For microfinance institutions to ensure their staff can deliver quality in the field, they invest in staff training. It takes a minimum of three months to effectively train a loan officer and subsequently manage a portfolio. After a short stint, the lending officers join the banks. No wonder, industry commentators believe the current bank growth and drive may be on the back of other players other than bank managers' business prowess. The effect is, microfinance institutions are on hiring mode 24/7, coupled with portfolio exposure and disruptions to their business plans. All this increases the cost of doing business for these institutions. Its no longer business as usual. Further, mainstream banks are setting shops where these institutions have operated for years.
Microfinance institutions have been lagards on innovation and rigid in product offerings. Rational successful entrepreneurs tired of weekly, fortnight or monthly meetings propagated by microfinance institutions self-graduate and pitch camp in the banks. It is still prestigious for the unbanked to be a customer of a local bank in Kenya. This comes with status, convinience and other embedded services that microfinance institutions can’t and won't provide.
Research shows that microfinance institutions start to make money from a customer sometimes after the third or fourth loan. Client desertion at that level or before to join any of the banks shall end up subsiding the bank further. The banks get new clients with a credit history. All this while, bankers know that good loans do not just happen, it’s a process- not an event. The cost to the banker drops drastically in making the new loan. A case of reaping where you’ve not sowed.
The plausible strategic response by microfinance institutions to competition by banks would be mergers and partnerships. For survival, there will be mergers among microfinance institutions, buyout by banks and partnerships with foreign social investors. Some microfinance institutions will get specialised and deliver value; serve up-market and remain blind to their mission or serve down market and charge a little more. Microfinance institutions will be forced to reach the marginal client. MFIs that remain in the urban areas will be forced to review their charges to reflect the onslaught from banks.
Fortunately, the microfinance industry had seen this coming hence the microfinance bill. Most microfinance institutions are in the process of transforming to regulated deposit taking financial intermediaries with profound change in product offerings, governance and management structures. Transforming will help these institutions to offer additional products and services such as savings and gain access to capital either through debt or equity. The microfinance institutions that will go through this process successfully may as well see light at the end of the tunnel.

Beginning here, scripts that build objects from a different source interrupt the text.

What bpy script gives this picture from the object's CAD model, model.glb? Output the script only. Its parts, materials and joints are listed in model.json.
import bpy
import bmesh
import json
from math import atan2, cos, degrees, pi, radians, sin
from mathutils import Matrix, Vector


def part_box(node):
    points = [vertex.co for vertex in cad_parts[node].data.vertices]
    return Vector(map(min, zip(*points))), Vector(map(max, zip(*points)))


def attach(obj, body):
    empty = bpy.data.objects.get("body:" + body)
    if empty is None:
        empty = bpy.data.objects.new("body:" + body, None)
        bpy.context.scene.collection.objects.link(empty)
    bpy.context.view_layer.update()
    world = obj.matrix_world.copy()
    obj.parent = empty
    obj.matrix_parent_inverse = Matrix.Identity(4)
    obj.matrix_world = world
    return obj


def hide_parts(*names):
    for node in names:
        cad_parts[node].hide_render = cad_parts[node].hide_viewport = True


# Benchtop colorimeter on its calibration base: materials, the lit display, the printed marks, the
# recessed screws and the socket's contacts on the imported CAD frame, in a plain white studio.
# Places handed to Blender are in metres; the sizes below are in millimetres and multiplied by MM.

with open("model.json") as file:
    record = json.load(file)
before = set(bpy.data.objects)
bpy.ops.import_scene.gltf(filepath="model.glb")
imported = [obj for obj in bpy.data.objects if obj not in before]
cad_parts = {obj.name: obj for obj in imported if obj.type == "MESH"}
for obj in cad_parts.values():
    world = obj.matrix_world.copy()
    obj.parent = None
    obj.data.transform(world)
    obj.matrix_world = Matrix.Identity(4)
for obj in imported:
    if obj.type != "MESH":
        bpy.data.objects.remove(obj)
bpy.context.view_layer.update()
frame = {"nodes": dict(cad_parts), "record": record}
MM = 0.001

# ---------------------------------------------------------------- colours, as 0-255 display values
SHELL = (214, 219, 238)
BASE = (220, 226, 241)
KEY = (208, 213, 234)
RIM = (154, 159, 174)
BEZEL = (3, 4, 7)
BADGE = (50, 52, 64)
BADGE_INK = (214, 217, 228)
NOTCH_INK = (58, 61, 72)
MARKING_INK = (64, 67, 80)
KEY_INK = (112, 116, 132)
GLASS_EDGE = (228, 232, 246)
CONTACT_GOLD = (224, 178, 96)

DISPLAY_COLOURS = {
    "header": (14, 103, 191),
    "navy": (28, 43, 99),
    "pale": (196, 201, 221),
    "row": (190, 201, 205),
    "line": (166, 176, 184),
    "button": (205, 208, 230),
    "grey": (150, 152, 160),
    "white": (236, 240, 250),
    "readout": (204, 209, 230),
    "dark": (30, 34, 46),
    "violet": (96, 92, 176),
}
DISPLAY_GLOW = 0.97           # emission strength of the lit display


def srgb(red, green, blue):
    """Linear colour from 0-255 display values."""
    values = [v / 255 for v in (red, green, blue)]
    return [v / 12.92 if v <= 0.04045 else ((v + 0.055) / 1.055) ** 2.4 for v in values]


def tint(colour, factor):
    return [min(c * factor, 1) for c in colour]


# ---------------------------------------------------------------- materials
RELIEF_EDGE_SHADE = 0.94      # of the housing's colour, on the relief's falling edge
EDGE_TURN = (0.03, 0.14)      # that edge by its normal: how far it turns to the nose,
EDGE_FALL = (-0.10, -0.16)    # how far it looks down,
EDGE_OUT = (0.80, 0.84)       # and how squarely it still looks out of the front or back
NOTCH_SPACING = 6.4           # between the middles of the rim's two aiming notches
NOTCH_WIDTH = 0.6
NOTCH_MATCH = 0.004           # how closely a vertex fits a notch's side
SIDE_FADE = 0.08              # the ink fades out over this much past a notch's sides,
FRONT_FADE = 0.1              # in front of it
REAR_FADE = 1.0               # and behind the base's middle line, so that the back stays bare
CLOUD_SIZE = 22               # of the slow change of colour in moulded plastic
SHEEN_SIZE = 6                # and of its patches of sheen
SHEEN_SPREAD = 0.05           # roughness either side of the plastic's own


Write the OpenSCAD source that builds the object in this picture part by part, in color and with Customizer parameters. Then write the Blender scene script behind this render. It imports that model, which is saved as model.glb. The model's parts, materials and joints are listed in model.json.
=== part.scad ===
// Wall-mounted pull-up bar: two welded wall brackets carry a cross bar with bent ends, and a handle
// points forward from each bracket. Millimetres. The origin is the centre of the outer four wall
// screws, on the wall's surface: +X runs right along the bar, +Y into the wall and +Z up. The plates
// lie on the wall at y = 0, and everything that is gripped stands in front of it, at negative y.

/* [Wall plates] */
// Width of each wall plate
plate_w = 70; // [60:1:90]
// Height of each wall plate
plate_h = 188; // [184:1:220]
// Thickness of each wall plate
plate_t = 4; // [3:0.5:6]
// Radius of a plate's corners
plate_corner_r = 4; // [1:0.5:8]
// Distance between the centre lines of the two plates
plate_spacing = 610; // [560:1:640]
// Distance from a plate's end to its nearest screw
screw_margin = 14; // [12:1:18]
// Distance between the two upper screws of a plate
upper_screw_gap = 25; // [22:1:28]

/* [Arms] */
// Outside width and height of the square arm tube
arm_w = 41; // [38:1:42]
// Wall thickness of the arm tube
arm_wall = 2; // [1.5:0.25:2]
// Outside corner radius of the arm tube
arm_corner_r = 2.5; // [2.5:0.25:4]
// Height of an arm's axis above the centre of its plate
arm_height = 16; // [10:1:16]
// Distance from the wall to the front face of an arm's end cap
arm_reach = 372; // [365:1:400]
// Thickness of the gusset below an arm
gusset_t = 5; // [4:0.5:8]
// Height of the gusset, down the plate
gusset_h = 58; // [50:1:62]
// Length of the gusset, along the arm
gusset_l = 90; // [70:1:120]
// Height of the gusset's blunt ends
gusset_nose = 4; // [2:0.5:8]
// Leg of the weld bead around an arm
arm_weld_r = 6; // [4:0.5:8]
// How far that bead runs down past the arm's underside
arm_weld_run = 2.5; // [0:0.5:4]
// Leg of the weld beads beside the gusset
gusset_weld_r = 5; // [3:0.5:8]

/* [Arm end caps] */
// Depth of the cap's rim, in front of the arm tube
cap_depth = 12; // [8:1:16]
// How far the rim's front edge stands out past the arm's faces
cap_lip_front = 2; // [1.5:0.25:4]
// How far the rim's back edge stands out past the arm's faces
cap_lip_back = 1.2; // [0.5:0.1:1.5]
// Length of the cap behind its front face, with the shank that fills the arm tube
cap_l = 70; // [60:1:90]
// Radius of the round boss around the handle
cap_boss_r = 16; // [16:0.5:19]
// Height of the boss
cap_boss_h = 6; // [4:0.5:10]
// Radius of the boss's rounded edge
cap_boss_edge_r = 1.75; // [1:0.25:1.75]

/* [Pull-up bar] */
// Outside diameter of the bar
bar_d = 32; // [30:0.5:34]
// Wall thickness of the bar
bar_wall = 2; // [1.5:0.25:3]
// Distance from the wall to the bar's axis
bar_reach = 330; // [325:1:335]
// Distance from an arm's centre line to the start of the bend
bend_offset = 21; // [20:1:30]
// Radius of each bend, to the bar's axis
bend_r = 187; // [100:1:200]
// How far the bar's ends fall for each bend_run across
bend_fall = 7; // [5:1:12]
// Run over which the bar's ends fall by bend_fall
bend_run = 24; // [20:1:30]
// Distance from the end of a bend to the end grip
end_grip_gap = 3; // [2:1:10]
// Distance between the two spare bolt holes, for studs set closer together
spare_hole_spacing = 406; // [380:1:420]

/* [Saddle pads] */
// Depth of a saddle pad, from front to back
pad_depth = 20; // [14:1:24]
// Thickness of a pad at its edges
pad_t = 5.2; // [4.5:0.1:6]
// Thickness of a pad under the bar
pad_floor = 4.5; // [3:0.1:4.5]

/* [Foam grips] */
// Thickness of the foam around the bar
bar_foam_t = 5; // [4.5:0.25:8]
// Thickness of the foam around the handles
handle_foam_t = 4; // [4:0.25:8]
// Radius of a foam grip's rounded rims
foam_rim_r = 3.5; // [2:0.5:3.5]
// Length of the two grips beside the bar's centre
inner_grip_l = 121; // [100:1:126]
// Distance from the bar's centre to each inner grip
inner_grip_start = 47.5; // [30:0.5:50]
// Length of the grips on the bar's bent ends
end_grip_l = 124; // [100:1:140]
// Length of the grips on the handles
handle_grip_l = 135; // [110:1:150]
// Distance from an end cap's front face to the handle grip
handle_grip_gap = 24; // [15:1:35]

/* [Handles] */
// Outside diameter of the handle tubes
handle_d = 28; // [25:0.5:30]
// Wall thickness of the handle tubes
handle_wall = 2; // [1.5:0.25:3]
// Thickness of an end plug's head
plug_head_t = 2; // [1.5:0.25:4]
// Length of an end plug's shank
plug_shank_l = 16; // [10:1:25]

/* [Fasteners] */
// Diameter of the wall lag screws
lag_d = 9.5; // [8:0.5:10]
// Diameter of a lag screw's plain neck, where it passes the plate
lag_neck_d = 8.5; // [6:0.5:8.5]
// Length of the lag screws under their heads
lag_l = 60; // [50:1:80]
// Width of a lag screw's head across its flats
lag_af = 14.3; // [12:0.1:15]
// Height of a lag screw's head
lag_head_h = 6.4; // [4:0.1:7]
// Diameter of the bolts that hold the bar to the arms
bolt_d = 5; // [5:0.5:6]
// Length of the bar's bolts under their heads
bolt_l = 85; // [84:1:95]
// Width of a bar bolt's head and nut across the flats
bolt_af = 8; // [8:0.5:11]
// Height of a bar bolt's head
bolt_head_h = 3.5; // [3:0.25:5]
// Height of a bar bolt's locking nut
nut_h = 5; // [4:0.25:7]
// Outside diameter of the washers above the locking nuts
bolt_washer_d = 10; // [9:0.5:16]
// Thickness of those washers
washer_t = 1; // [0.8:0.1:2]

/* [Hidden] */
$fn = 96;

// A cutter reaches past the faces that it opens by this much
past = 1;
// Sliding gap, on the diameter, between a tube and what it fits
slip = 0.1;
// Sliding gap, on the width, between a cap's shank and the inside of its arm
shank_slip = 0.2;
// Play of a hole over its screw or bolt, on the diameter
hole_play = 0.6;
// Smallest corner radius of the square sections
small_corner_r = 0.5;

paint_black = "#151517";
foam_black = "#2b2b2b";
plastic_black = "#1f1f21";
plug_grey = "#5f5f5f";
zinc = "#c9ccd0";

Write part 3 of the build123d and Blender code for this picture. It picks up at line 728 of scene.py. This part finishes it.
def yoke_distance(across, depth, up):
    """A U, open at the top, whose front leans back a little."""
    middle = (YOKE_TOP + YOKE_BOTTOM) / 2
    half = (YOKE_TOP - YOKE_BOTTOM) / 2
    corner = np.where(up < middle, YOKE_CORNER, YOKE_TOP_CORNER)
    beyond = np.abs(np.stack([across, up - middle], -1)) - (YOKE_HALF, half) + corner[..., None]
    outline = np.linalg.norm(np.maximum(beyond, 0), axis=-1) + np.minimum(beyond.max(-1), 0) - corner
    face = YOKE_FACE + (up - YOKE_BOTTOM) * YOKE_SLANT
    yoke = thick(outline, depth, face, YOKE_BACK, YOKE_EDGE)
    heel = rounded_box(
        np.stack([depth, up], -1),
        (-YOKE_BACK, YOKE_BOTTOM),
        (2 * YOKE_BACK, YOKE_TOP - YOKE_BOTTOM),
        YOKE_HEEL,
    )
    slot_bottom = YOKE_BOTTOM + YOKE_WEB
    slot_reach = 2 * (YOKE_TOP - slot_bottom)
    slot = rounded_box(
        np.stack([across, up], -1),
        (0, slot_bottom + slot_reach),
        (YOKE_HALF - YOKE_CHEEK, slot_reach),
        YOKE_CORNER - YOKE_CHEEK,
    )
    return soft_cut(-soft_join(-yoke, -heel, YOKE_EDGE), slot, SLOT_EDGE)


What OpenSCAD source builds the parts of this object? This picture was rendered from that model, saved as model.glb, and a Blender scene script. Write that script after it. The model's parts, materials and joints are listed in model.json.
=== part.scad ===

The conundrum between banks and microfinance mimics at its best the african jungle. In the morning, the antelope and the lion wake up and thank their maker for a new day. But while the antelope spends the whole day running from the lion, the lion spends the whole day looking for the antelope. This analogy could explain the business wars on market share in the financial services sector in Kenya. The best will survive and the laggards will take a walk. It couldn’t have been better for the consumer!